Project objectives from proposal:
Professional Development Initiatives
The 2019 – 2020 Michigan professional development initiatives will be focused in three
areas, two as identified through the process detailed in the background and stakeholder
involvement sections and one to provide a modest level of support for other sustainable
agriculture requests that have merit. The initiatives are:
1. Sustainable integrated pest management (40% of resources)
2. Sustainability of beginning/small farms and local foods (40% of resources)
a. Including support for the NCR-SARE regional training 2019-20. We will plan
to send several representatives of our state to a regional professional
development event organized by NCR-SARE on beginning farmers and ranchers,
to be offered during calendar year 2019. Educators who are given support from
our state SARE funds to travel to this regional training will be asked to come back
to our state and serve on the planning team for our state training for beginning
farmers and ranchers. During the two-year plan of work period, we will also offer
additional SARE-funded travel scholarships, and where appropriate, mini-grant
support to further educational programming than increases the sustainability and
success of beginning farmers and ranchers.
3. Other sustainable agriculture requests (20% of resources)
A similar approach and similar resources are proposed for the first two major initiatives listed
above one. Consisting of the following:
• Establish initiative training planning committees made up of educators and stakeholders.
• One workshop/conference per year to train educators about sustainable approaches to
address the issue.
• Mini-grant support for event planning, promotion and implementation.
• Speaker and participant travel support for the events.
• The events will consist of one or more sustainable agriculture components: education,
demonstration, facilitated discussion, issue identification and/or network development as
determined by the initiative planning committee.
Estimated PDP budget below includes each initiative’s percentage for mini-grant funds, travel
scholarship funds and program assistant/co-coordinator time. The program assistant/co-coordinator will provide coordination and support to project teams planning and implementing programing for the initiatives.
Initiative 1: Sustainable integrated pest management (40%)
Audience: Educators from universities, Extension, NGO’s, non-profits, agencies, commodity
groups, lead farmers and other stakeholders engaged in IPM research, education and consultation
in fruits, vegetables and row crops from across Michigan.

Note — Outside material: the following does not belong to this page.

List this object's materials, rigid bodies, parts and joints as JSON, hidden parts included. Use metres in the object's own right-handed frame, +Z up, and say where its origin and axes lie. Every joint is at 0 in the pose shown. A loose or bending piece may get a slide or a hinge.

Background: Agricultural leaders identified sustainable integrated pest management as a leading issue related to the economic, environmental and social sustainability of agriculture in Michigan (see Stakeholder Involvement). This issue is universal as a top one or two issue across all commodities. MSU AgBioResearch and Extension surveys support the priority in this area. Examples of pest problems associated with current IPM practices include increases herbicide resistant marestail and palmer amaranth; spotted wing Drosophila, western bean cutworm, spider mites, aphids and soybean cyst, sugarbeet cyst and root knot nematodes; and soybean sudden death syndrome, fusarium and Goss’s wilt. Leaders have expressed renewed interest in sustainable IPM practices to fight these increases. The MSUE Agricultural and Agribusiness Institute Field Crops Team has established a working group on Pest Resistance Issues. Dean is amember and chair of this workgroup. He will leverage this group in support of the SARE sustainable IPM issue.
Activities: Assess sustainable agriculture professional development training needs and lead the
development/implementation programs to address issues through the sustainable IPM initiative.

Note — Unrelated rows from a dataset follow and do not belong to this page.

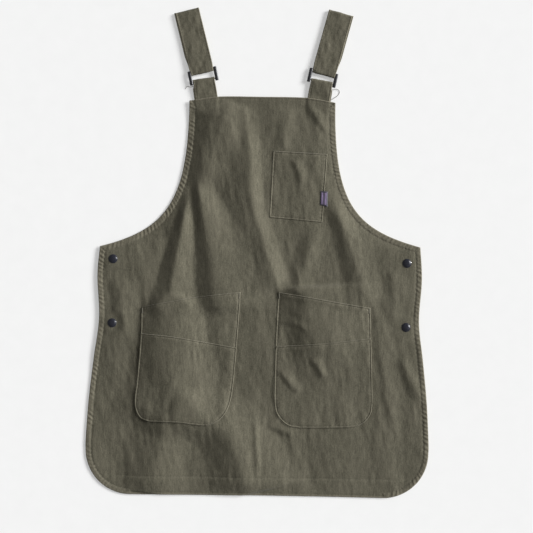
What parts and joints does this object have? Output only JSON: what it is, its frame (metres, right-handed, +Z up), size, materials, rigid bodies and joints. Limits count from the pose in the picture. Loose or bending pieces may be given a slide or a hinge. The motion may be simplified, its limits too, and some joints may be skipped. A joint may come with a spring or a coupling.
{
  "type": "bib apron",
  "caption": "Canvas bib apron laid flat, front up, with hip and chest patch pockets, slider-adjusted shoulder straps and side snaps to a back band.",
  "frame": {"origin": "middle of the base of the apron's box, on the surface it lies on", "axes": "+Z up out of the front, +Y toward the shoulder straps, +X to the right as seen from the front"},
  "size_m": [0.5654, 0.804, 0.0091],
  "materials": {
    "canvas": "washed canvas, olive grey",
    "label": "woven label, violet with a dark border",
    "thread": "grey sewing thread",
    "slider_black": "satin black enamel",
    "snap_black": "gloss black enamel",
    "snap_steel": "plain pressed steel"
  },
  "bodies": {
    "back": {"back_band": "canvas", "snap_stud_upper_left": "snap_steel", "snap_post_upper_left": "snap_steel", "snap_stud_lower_left": "snap_steel", "snap_post_lower_left": "snap_steel", "snap_stud_upper_right": "snap_steel", "snap_post_upper_right": "snap_steel", "snap_stud_lower_right": "snap_steel", "snap_post_lower_right": "snap_steel"},
    "front": {"apron_panel": "canvas", "bib_facing": "canvas", "chest_pocket": "canvas", "woven_label": "label", "loose_thread": "thread", "armhole_facing_left": "canvas", "hip_pocket_back_left": "canvas", "hip_pocket_front_left": "canvas", "tab_left": "canvas", "strap_front_left": "canvas", "strap_tail_left": "canvas", "strap_rear_left": "canvas", "snap_cap_upper_left": "snap_black", "snap_socket_upper_left": "snap_steel", "snap_cap_lower_left": "snap_black", "snap_socket_lower_left": "snap_steel", "armhole_facing_right": "canvas", "hip_pocket_back_right": "canvas", "hip_pocket_front_right": "canvas", "tab_right": "canvas", "strap_front_right": "canvas", "strap_tail_right": "canvas", "strap_rear_right": "canvas", "snap_cap_upper_right": "snap_black", "snap_socket_upper_right": "snap_steel", "snap_cap_lower_right": "snap_black", "snap_socket_lower_right": "snap_steel"},
    "slider_left": {"slider_left": "slider_black", "strap_loop_left": "canvas"},
    "slider_right": {"slider_right": "slider_black", "strap_loop_right": "canvas"}
  },
  "joints": [
    {"name": "snaps_open", "type": "slide", "parent": "back", "child": "front", "axis": [0, 0, 1], "range_m": [0, 0.03]},
    {"name": "slider_right_rock", "type": "hinge", "parent": "front", "child": "slider_right", "pos_m": [0.09679, 0.28168, 0.0056], "axis": [0.9767, -0.2147, 0], "range_deg": [0, 15]},
    {"name": "slider_left_rock", "type": "hinge", "parent": "front", "child": "slider_left", "pos_m": [-0.09679, 0.28168, 0.0056], "axis": [0.9767, 0.2147, 0], "range_deg": [0, 15]}
  ]
}
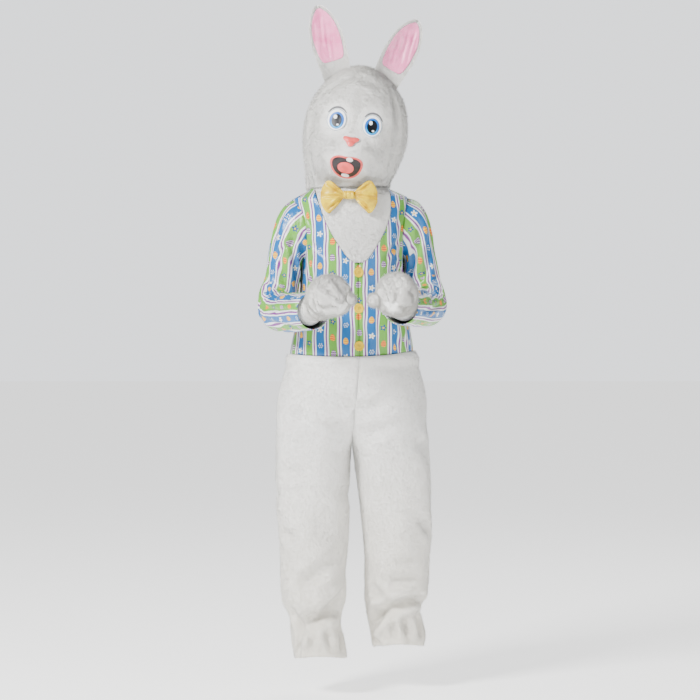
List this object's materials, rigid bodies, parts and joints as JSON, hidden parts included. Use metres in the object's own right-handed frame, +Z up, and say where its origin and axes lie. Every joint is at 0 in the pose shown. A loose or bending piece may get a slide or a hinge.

Initiative 2: Sustainability of beginning/small farms and local foods (40%)
Audience: Educators from universities, Extension, NGO’s, non-profits, agencies, local food
groups, urban agriculture, lead small/beginning farmers and other stakeholders engaged in
research, education and consultation for beginning/small farms and local foods from across
Background: Agricultural leaders identified the sustainability of beginning/small farms and local
foods as a leading issue related to the economic, environmental and social sustainability of
agriculture in Michigan (see Stakeholder Involvement). This issue was a top one or two issue for
many agricultural leaders inside and outside the local foods leadership. Within this issue area
there were many contributing factors and a number of established organizations to collaborate
with on identifying the best use of SARE PDP resources to support sustaining this critical
segment of agriculture in Michigan. SARE can make its greatest contribution through
collaboration/facilitation with existing groups. Following up on the interview input from the
MIFFS report, partner organizations such as MIFFS, MOFFA, MSU Community Sustainability,
etc. will be utilized to support the sustainability of beginning/small farms and local foods
Activities: Facilitate discussions, assist issue identification and definition, strengthen networks
and support the development of collaborative programs to increase the sustainability of
small/beginning farms and local foods in Michigan.
Initiative 3: Other sustainable agriculture requests (20%)

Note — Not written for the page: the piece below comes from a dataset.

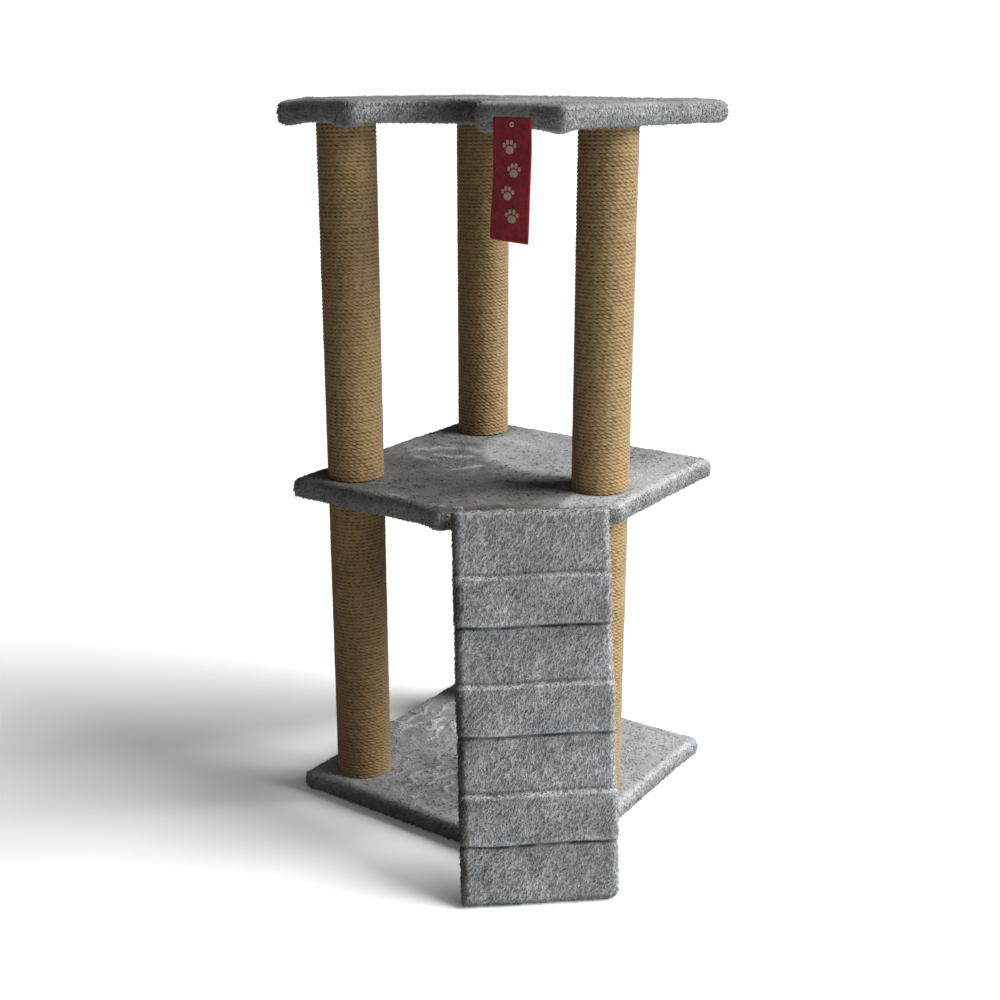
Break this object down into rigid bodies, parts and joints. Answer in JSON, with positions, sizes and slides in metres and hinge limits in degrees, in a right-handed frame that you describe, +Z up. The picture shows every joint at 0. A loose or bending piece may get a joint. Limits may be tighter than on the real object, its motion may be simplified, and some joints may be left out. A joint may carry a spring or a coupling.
{
  "type": "cat tree",
  "caption": "Cat tree: plush-covered square boards on rope-wound posts, a hinged stepped ramp to the middle board, and a climbing notch in the top board.",
  "frame": {"origin": "on the floor under the middle of the base board, at the middle of the underside lining", "axes": "+X along the boards' front-left edge towards the ramp's corner, +Y back from that edge, +Z up"},
  "size_m": [0.5994, 0.616, 1.1272],
  "materials": {
    "grey_plush": "short grey plush pile, matt with a soft sheen, nap brushed in patches",
    "chipboard": "raw chipboard",
    "lining_felt": "dark non-woven felt",
    "card_tube": "wound brown card",
    "sisal_rope": "twisted natural sisal rope, matt, hairy",
    "plug_wood": "plain sawn softwood",
    "zinc_steel": "zinc plated",
    "tag_cloth": "dark red woven label with plain pale paw prints",
    "eyelet_metal": "small pale metal eyelet"
  },
  "bodies": {
    "stand": {"base_board": "chipboard", "base_bolt_back": "zinc_steel", "base_bolt_left": "zinc_steel", "base_bolt_right": "zinc_steel", "base_lining": "lining_felt", "base_plush_cover": "grey_plush", "deck_leaf_screw_left": "zinc_steel", "deck_leaf_screw_right": "zinc_steel", "hinge_deck_leaf": "zinc_steel", "hinge_pin": "zinc_steel", "lower_back_post_bottom_plug": "plug_wood", "lower_back_post_rope": "sisal_rope", "lower_back_post_top_plug": "plug_wood", "lower_back_post_tube": "card_tube", "lower_left_post_bottom_plug": "plug_wood", "lower_left_post_rope": "sisal_rope", "lower_left_post_top_plug": "plug_wood", "lower_left_post_tube": "card_tube", "lower_right_post_bottom_plug": "plug_wood", "lower_right_post_rope": "sisal_rope", "lower_right_post_top_plug": "plug_wood", "lower_right_post_tube": "card_tube", "middle_board": "chipboard", "middle_lining": "lining_felt", "middle_plush_cover": "grey_plush", "middle_stud_back": "zinc_steel", "middle_stud_left": "zinc_steel", "middle_stud_right": "zinc_steel", "top_board": "chipboard", "top_lining": "lining_felt", "top_plush_cover": "grey_plush", "top_stud_back": "zinc_steel", "top_stud_left": "zinc_steel", "top_stud_right": "zinc_steel", "top_tee_nut_back": "zinc_steel", "top_tee_nut_left": "zinc_steel", "top_tee_nut_right": "zinc_steel", "upper_back_post_bottom_plug": "plug_wood", "upper_back_post_rope": "sisal_rope", "upper_back_post_top_plug": "plug_wood", "upper_back_post_tube": "card_tube", "upper_left_post_bottom_plug": "plug_wood", "upper_left_post_rope": "sisal_rope", "upper_left_post_top_plug": "plug_wood", "upper_left_post_tube": "card_tube", "upper_right_post_bottom_plug": "plug_wood", "upper_right_post_rope": "sisal_rope", "upper_right_post_top_plug": "plug_wood", "upper_right_post_tube": "card_tube"},
    "ramp": {"hinge_ramp_leaf": "zinc_steel", "ramp_board": "chipboard", "ramp_leaf_screw_left": "zinc_steel", "ramp_leaf_screw_right": "zinc_steel", "ramp_plush_cover": "grey_plush", "ramp_step_1": "plug_wood", "ramp_step_2": "plug_wood", "ramp_step_3": "plug_wood"},
    "tag": {"tag": "tag_cloth", "tag_eyelet": "eyelet_metal"}
  },
  "joints": [
    {"name": "ramp_hinge", "type": "hinge", "parent": "stand", "child": "ramp", "pos_m": [0.14362, -0.15568, 0.543], "axis": [-0.766, -0.6428, 0], "range_deg": [0, 75]},
    {"name": "tag_swing", "type": "hinge", "parent": "stand", "child": "tag", "pos_m": [0.1675, -0.2411, 1.1082], "axis": [-1, 0, 0], "range_deg": [0, 75]}
  ]
}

Audience: Extension educators and specialists, NRCS, NGOs, MDA and CDs.
Background: Mini-grants and travel scholarships can help educators, NRCS, governmental and
non-governmental organizations develop and deliver professional development programs or
demonstrations that promote sustainability of rural and urban communities. Additional issues
identified through the processes above include soil health, climate change/resiliency, labor
issues, health of farm families, public/regulatory perception of farmers, educating the public
about farming and concerns over the next generation of farmers. To receive these funds,
applicants must submit a professional development proposal that addresses agriculture or
community sustainability. This initiative addresses support for those deserving proposals outside of the two major initiatives
Activities: Promote mini-grants and travel scholarships for educator programs.